DASEMN without mmd(w/o mmd): the maximum mean discrepancy loss is removed, and the proposed method is trained only with the meta-learning training strategy and scaled mean entropy loss.

DASEMN without ML&SMEL(w/o ML&SMEL): Our network is trained by traditional cross-entropy loss and the maximum mean discrepancy loss without meta-learning training strategy and scaled mean entropy loss, training all training data every epoch, and then updates the parameters to retrain all training data. The classification loss uses cross-entropy loss, and the maximum mean discrepancy loss is still retained to reduce the modal differences between the photo and the sketch. In the training process, a total of 50 epochs are trained, and the batch size is set to 4;

DASEMN without ML(w/o ML): Our method is trained by scaled mean entropy loss and the maximum mean discrepancy loss without meta-learning training strategy(e.g. the scaled mean entropy loss and the maximum mean discrepancy loss are minimized without using meta-learning), training all training data every epoch, and then updates the parameters to retrain all training data. The classification loss uses scaled mean entropy loss, and the maximum mean discrepancy loss is still retained to reduce the modal differences between the photo and the sketch. In the training process, a total of 50 epochs are trained, and the batch size is set to 4;

Baseline: the meta-learning training strategy, scaled mean entropy loss, and the maximum mean discrepancy loss are removed simultaneously, and only the traditional cross-entropy loss is used to train the network. During the training process of the baseline, the parameters are consistent with w/o ML. A total of 50 epochs are trained, and the batch size is set to 4.

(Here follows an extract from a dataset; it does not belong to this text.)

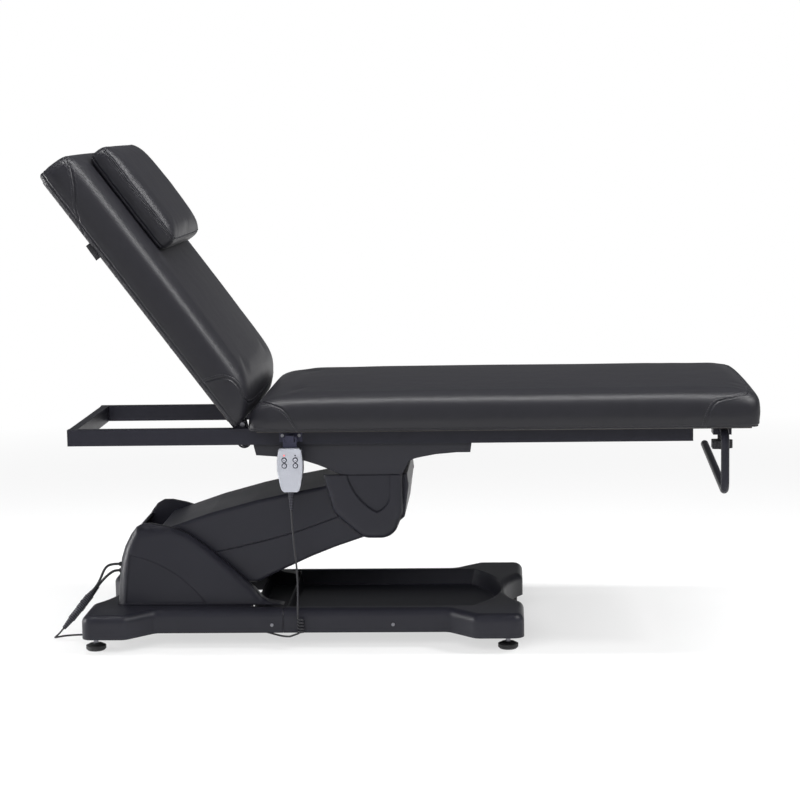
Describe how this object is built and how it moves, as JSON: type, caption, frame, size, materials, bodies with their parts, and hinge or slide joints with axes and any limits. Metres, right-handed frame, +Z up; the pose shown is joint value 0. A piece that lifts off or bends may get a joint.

The results of the four sets of ablation experiments are shown in Table 7. Figure 5 visualizes the top five matching images of the proposed DASEMN, w/o mmd, w/o ML&SMEL, w/o ML, and baseline on the S1 setup. It can be seen from the above table and figure that the proposed DASEMN outperforms all these variants, indicating that each component is essential and complementary to each other.

Figure 5.

The top five matching images of ours, w/o mmd, w/o ML&SMEL, w/o ML, and baseline on the S1 setup. The images in blue box are the sketch, images in the green box is the positive samples, and the images in the red box are negative samples.

We found that combining meta-learning, maximum mean discrepancy loss, and scaled mean entropy loss together to train the model can achieve the best results through the experimental results of the above four sets of ablation experiments on S1, S2, and S3 setups. As shown in Table 8, the recognition accuracy of w/o mmd, w/o ML&SMEL, and w/o ML are lower than the complete method indicate that each component is essential. The recognition accuracy of w/o mmd is higher than our baseline, which indicates that our meta-learning training strategy and the scaled mean entropy loss significantly improve the comprehensive generalization ability of the network by raising the learning level from the data to the task under the same data volume, thereby significantly improving the recognition performance. The recognition accuracy of w/o ML&SMEL is about 3% better than our baseline in all of the four setups indicate that the validity and stability of our domain adaptation module. In the Table 8, we can found that the recognition accuracy of w/o ML is significantly lower than the complete method and even be the worst. After the meta-learning is removed, the diversity of tasks is reduced and resulting in the network being unable to learn as much knowledge as before.

Table 8.

Recognition accuracy of w/o ML in different epochs on S1 setup.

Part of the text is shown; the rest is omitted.